Task goal
Set down the material once more, exactly as it appears.

Supplied material
- - - -

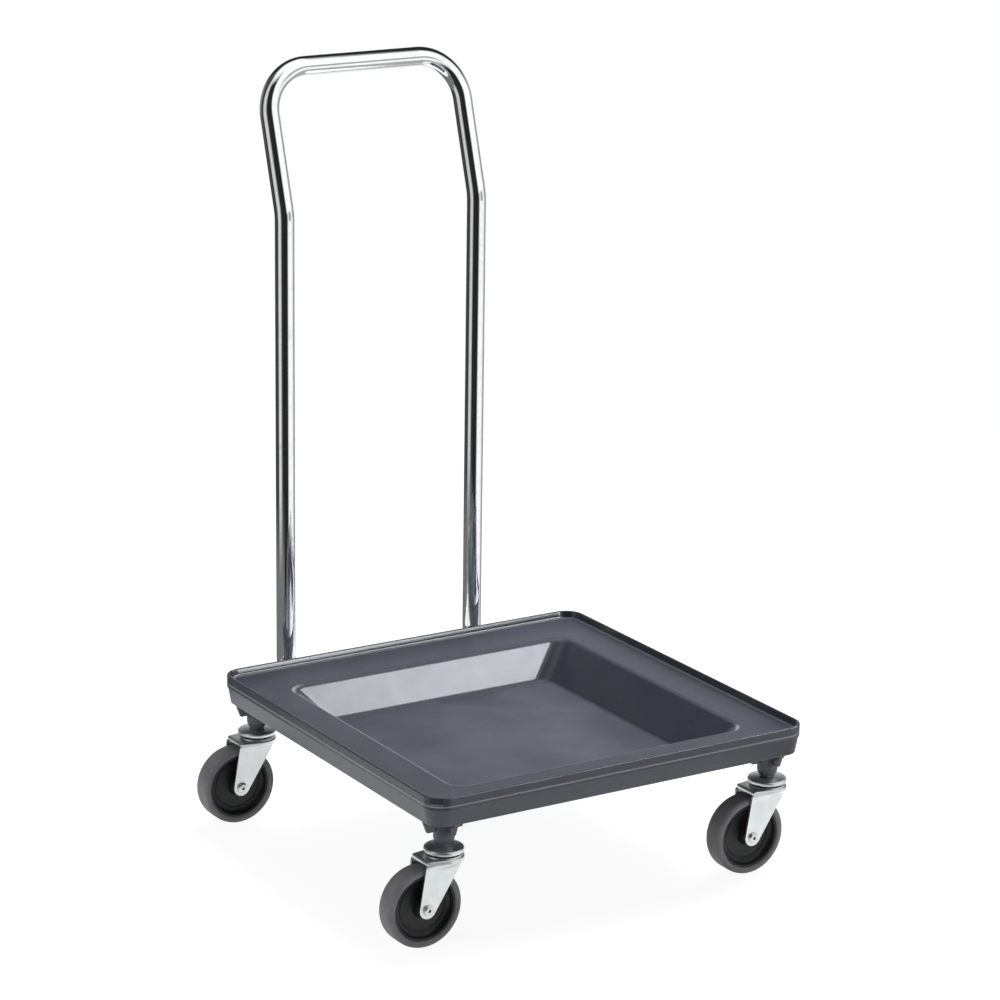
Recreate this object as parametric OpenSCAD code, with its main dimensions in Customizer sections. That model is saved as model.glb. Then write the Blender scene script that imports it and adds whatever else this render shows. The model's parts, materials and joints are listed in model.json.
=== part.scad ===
// Dish rack dolly: a moulded square tray with a raised lip and a sunken basin,
// a push handle bent from one tube, and four swivel casters on threaded stems.
// Millimetres, Z up. The floor is at Z = 0, and the origin is the middle of the
// footprint. X runs along the front edge and Y from the front to the handle.

/* [Tray] */
// Length of the tray, side to side
tray_len = 540; // [500:5:640]
// Depth of the tray, front to back
tray_wid = 540; // [500:5:640]
// Corner radius of the tray, seen from above
tray_corner_r = 26; // [20:1:32]
// Thickness of the tray's plates and walls
wall_t = 4; // [3:0.5:5]
// Height of the lip above the rack ledge
lip_h = 10; // [8:1:14]
// Thickness of the lip along its top
lip_t = 3.6; // [3:0.2:5]
// How far the lip's inner face leans in, top to foot
lip_draft = 1.5; // [0.5:0.5:3]
// Radius where the lip meets the ledge
lip_fillet = 5; // [3:1:6]
// Height of the outer skirt, lip top to lower edge
skirt_h = 37.5; // [34:0.5:46]
// Height of the upright band at the top of the skirt
band_h = 16; // [12:1:20]
// Step from the band in to the lower skirt
band_step = 1; // [0.5:0.5:2]
// How far the lower skirt leans in, top to bottom
skirt_draft = 3.5; // [1:0.5:5]
// Width of the rim at the two sides, outer edge to basin
ledge_side = 59.5; // [52:0.5:72]
// Width of the rim at the front, outer edge to basin
ledge_front = 52.5; // [48:0.5:72]
// Width of the rim at the back, where the handle is fixed
ledge_back = 73; // [70:0.5:90]

/* [Basin] */
// Depth of the basin below the ledge
basin_depth = 47.5; // [38:0.5:56]
// How far the basin's side walls lean in, top to floor
side_draft = 42.5; // [20:0.5:50]
// How far the basin's front and back walls lean in, top to floor
end_draft = 23; // [10:1:30]
// Corner radius of the basin's walls
basin_corner_r = 22; // [16:1:28]
// Rounding of the basin's top edge
basin_edge_r = 8; // [2:1:10]
// Radius where the walls meet the floor
floor_fillet = 8; // [4:1:12]

/* [Underside] */
// Thickness of the stiffening ribs
rib_t = 3; // [2:0.5:4]
// Number of cross ribs in the channel along each side
side_ribs = 4; // [2:1:6]
// Gap from the skirt's lower edge up to the channel ribs
rib_setback = 4; // [1:1:8]
// Height of the low ribs under the basin floor
floor_rib_h = 3; // [1:0.5:4]
// Number of floor ribs each way
floor_ribs = 3; // [1:1:5]
// Diameter of the caster bosses at the top
boss_d = 28; // [26:1:32]
// How much the bosses narrow towards the caster
boss_taper = 2; // [1:0.5:3]
// How far the bosses reach below the lip top
boss_drop = 69.5; // [64.5:0.5:74.5]
// Thickness of the gussets that tie in the bosses
gusset_t = 5; // [4:0.5:7]
// How far the gussets reach below the skirt
gusset_drop = 15.5; // [8:0.5:18]
// Flat lower edge of a gusset, measured from the boss axis
gusset_flat = 24; // [18:1:26]

/* [Handle] */
// Outer diameter of the handle tube
tube_d = 25.4; // [22:0.2:28]
// Wall thickness of the handle tube
tube_wall = 1.5; // [1.2:0.1:2.5]
// Distance between the two posts, centre to centre
post_gap = 286; // [240:2:340]
// Distance of the posts behind the tray's back face
post_back = 55.7; // [52:0.1:64]
// Height of the kink above the floor
kink_z = 768; // [600:2:900]
// Angle of the upper part, leaning back
lean_angle = 17.4; // [5:0.1:30]
// Length of the leaning part, kink to the bar's centre
lean_len = 187; // [150:1:260]
// Radius of the top corners, to the tube's centre
corner_bend_r = 60; // [48:1:70]
// Radius of the kink, to the tube's centre
kink_bend_r = 60; // [40:1:80]
// Radius of the bends under the tray, to the tube's centre
foot_bend_r = 38; // [34:1:41]
// Gap between the skirt's lower edge and the tube under it
foot_gap = 2.3; // [1.5:0.1:4]
// Length of the tube's foot under the tray, from the end of its bend
foot_len = 88; // [77:1:93]
// Distance of the first cross bolt from the end of the bend
bolt_inset = 36; // [33:1:41]
// Distance between the two cross bolts in each foot
bolt_pitch = 36; // [26:1:38]
// Diameter of the cross bolts
cross_bolt_d = 6; // [5:1:8]
// Wall each side of the tube in the tray's pocket
pocket_wall = 4.5; // [3.5:0.5:6]

/* [Casters] */
// Distance of a caster's swivel axis from the tray's side
caster_in_x = 35; // [32:1:40]
// Distance of a caster's swivel axis from the tray's front or back
caster_in_y = 35; // [32:1:40]
// Height of a caster, floor to the boss that it seats on
caster_h = 123; // [121.5:0.5:129.5]
// Distance from the swivel axis to the wheel axle, along the floor
trail = 32; // [28:1:36]
// Diameter of the wheel
wheel_d = 100; // [94:1:100]
// Width of the tread
tread_w = 29; // [24:1:30]
// Thickness of the tread, hub to floor
tread_t = 12; // [8:1:15]
// Rounding of the tread's shoulders
shoulder_r = 5; // [3:0.5:6]
// Length of the hub along the axle
hub_len = 31; // [30:0.5:33]
// Gap between the hub and each fork leg
side_gap = 0.3; // [0.2:0.1:0.6]
// Thickness of the fork's pressed steel sheet
sheet_t = 2.8; // [2:0.2:3.2]
// Radius of the fork's rounded lower ends
leg_end_r = 11; // [10:0.5:13]
// Diameter of the fork's round crown
crown_d = 50; // [48:1:52]
// Diameter of the domed upper race
race_d = 49; // [47:1:50]
// Diameter of the balls in the upper race
ball_d = 6.35; // [5.95:0.1:6.35]
// Number of balls in the upper race
ball_count = 14; // [8:1:15]
// Diameter of the balls in the lower race
low_ball_d = 4; // [3.6:0.1:4]
// Number of balls in the lower race
low_ball_count = 14; // [8:1:15]
// Diameter of the caster's threaded stem
stem_d = 12; // [10:1:12]
// Length of the stem inside the boss
stem_len = 36; // [28:1:40]
// Diameter of the kingpin that holds the races together
kingpin_d = 10; // [8:0.5:11]
// Diameter of the axle bolt
axle_d = 8; // [6:0.5:9]

/* [Fits] */
// Running clearance of a pin in its hole, at the radius
run_gap = 0.05; // [0.02:0.01:0.09]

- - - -

Written response
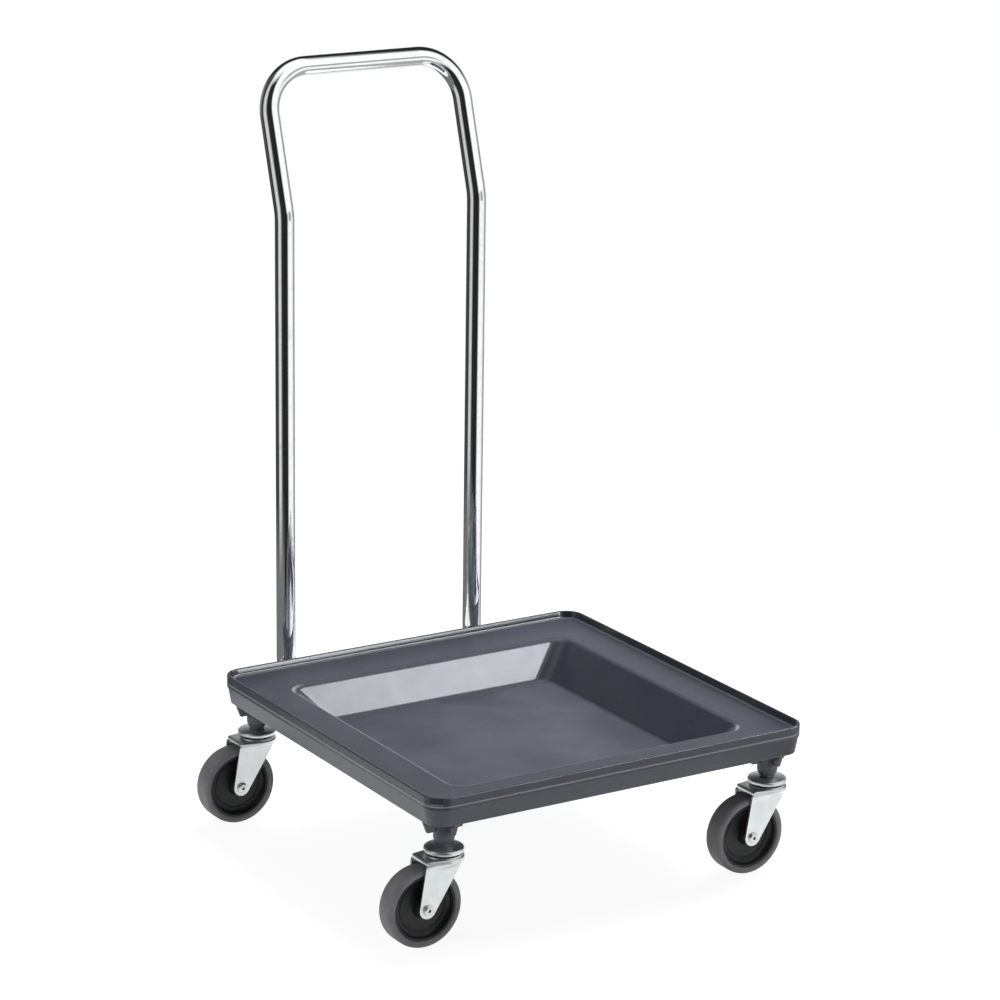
Recreate this object as parametric OpenSCAD code, with its main dimensions in Customizer sections. That model is saved as model.glb. Then write the Blender scene script that imports it and adds whatever else this render shows. The model's parts, materials and joints are listed in model.json.
=== part.scad ===
// Dish rack dolly: a moulded square tray with a raised lip and a sunken basin,
// a push handle bent from one tube, and four swivel casters on threaded stems.
// Millimetres, Z up. The floor is at Z = 0, and the origin is the middle of the
// footprint. X runs along the front edge and Y from the front to the handle.

/* [Tray] */
// Length of the tray, side to side
tray_len = 540; // [500:5:640]
// Depth of the tray, front to back
tray_wid = 540; // [500:5:640]
// Corner radius of the tray, seen from above
tray_corner_r = 26; // [20:1:32]
// Thickness of the tray's plates and walls
wall_t = 4; // [3:0.5:5]
// Height of the lip above the rack ledge
lip_h = 10; // [8:1:14]
// Thickness of the lip along its top
lip_t = 3.6; // [3:0.2:5]
// How far the lip's inner face leans in, top to foot
lip_draft = 1.5; // [0.5:0.5:3]
// Radius where the lip meets the ledge
lip_fillet = 5; // [3:1:6]
// Height of the outer skirt, lip top to lower edge
skirt_h = 37.5; // [34:0.5:46]
// Height of the upright band at the top of the skirt
band_h = 16; // [12:1:20]
// Step from the band in to the lower skirt
band_step = 1; // [0.5:0.5:2]
// How far the lower skirt leans in, top to bottom
skirt_draft = 3.5; // [1:0.5:5]
// Width of the rim at the two sides, outer edge to basin
ledge_side = 59.5; // [52:0.5:72]
// Width of the rim at the front, outer edge to basin
ledge_front = 52.5; // [48:0.5:72]
// Width of the rim at the back, where the handle is fixed
ledge_back = 73; // [70:0.5:90]

/* [Basin] */
// Depth of the basin below the ledge
basin_depth = 47.5; // [38:0.5:56]
// How far the basin's side walls lean in, top to floor
side_draft = 42.5; // [20:0.5:50]
// How far the basin's front and back walls lean in, top to floor
end_draft = 23; // [10:1:30]
// Corner radius of the basin's walls
basin_corner_r = 22; // [16:1:28]
// Rounding of the basin's top edge
basin_edge_r = 8; // [2:1:10]
// Radius where the walls meet the floor
floor_fillet = 8; // [4:1:12]

/* [Underside] */
// Thickness of the stiffening ribs
rib_t = 3; // [2:0.5:4]
// Number of cross ribs in the channel along each side
side_ribs = 4; // [2:1:6]
// Gap from the skirt's lower edge up to the channel ribs
rib_setback = 4; // [1:1:8]
// Height of the low ribs under the basin floor
floor_rib_h = 3; // [1:0.5:4]
// Number of floor ribs each way
floor_ribs = 3; // [1:1:5]
// Diameter of the caster bosses at the top
boss_d = 28; // [26:1:32]
// How much the bosses narrow towards the caster
boss_taper = 2; // [1:0.5:3]
// How far the bosses reach below the lip top
boss_drop = 69.5; // [64.5:0.5:74.5]
// Thickness of the gussets that tie in the bosses
gusset_t = 5; // [4:0.5:7]
// How far the gussets reach below the skirt
gusset_drop = 15.5; // [8:0.5:18]
// Flat lower edge of a gusset, measured from the boss axis
gusset_flat = 24; // [18:1:26]

/* [Handle] */
// Outer diameter of the handle tube
tube_d = 25.4; // [22:0.2:28]
// Wall thickness of the handle tube
tube_wall = 1.5; // [1.2:0.1:2.5]
// Distance between the two posts, centre to centre
post_gap = 286; // [240:2:340]
// Distance of the posts behind the tray's back face
post_back = 55.7; // [52:0.1:64]
// Height of the kink above the floor
kink_z = 768; // [600:2:900]
// Angle of the upper part, leaning back
lean_angle = 17.4; // [5:0.1:30]
// Length of the leaning part, kink to the bar's centre
lean_len = 187; // [150:1:260]
// Radius of the top corners, to the tube's centre
corner_bend_r = 60; // [48:1:70]
// Radius of the kink, to the tube's centre
kink_bend_r = 60; // [40:1:80]
// Radius of the bends under the tray, to the tube's centre
foot_bend_r = 38; // [34:1:41]
// Gap between the skirt's lower edge and the tube under it
foot_gap = 2.3; // [1.5:0.1:4]
// Length of the tube's foot under the tray, from the end of its bend
foot_len = 88; // [77:1:93]
// Distance of the first cross bolt from the end of the bend
bolt_inset = 36; // [33:1:41]
// Distance between the two cross bolts in each foot
bolt_pitch = 36; // [26:1:38]
// Diameter of the cross bolts
cross_bolt_d = 6; // [5:1:8]
// Wall each side of the tube in the tray's pocket
pocket_wall = 4.5; // [3.5:0.5:6]

/* [Casters] */
// Distance of a caster's swivel axis from the tray's side
caster_in_x = 35; // [32:1:40]
// Distance of a caster's swivel axis from the tray's front or back
caster_in_y = 35; // [32:1:40]
// Height of a caster, floor to the boss that it seats on
caster_h = 123; // [121.5:0.5:129.5]
// Distance from the swivel axis to the wheel axle, along the floor
trail = 32; // [28:1:36]
// Diameter of the wheel
wheel_d = 100; // [94:1:100]
// Width of the tread
tread_w = 29; // [24:1:30]
// Thickness of the tread, hub to floor
tread_t = 12; // [8:1:15]
// Rounding of the tread's shoulders
shoulder_r = 5; // [3:0.5:6]
// Length of the hub along the axle
hub_len = 31; // [30:0.5:33]
// Gap between the hub and each fork leg
side_gap = 0.3; // [0.2:0.1:0.6]
// Thickness of the fork's pressed steel sheet
sheet_t = 2.8; // [2:0.2:3.2]
// Radius of the fork's rounded lower ends
leg_end_r = 11; // [10:0.5:13]
// Diameter of the fork's round crown
crown_d = 50; // [48:1:52]
// Diameter of the domed upper race
race_d = 49; // [47:1:50]
// Diameter of the balls in the upper race
ball_d = 6.35; // [5.95:0.1:6.35]
// Number of balls in the upper race
ball_count = 14; // [8:1:15]
// Diameter of the balls in the lower race
low_ball_d = 4; // [3.6:0.1:4]
// Number of balls in the lower race
low_ball_count = 14; // [8:1:15]
// Diameter of the caster's threaded stem
stem_d = 12; // [10:1:12]
// Length of the stem inside the boss
stem_len = 36; // [28:1:40]
// Diameter of the kingpin that holds the races together
kingpin_d = 10; // [8:0.5:11]
// Diameter of the axle bolt
axle_d = 8; // [6:0.5:9]

/* [Fits] */
// Running clearance of a pin in its hole, at the radius
run_gap = 0.05; // [0.02:0.01:0.09]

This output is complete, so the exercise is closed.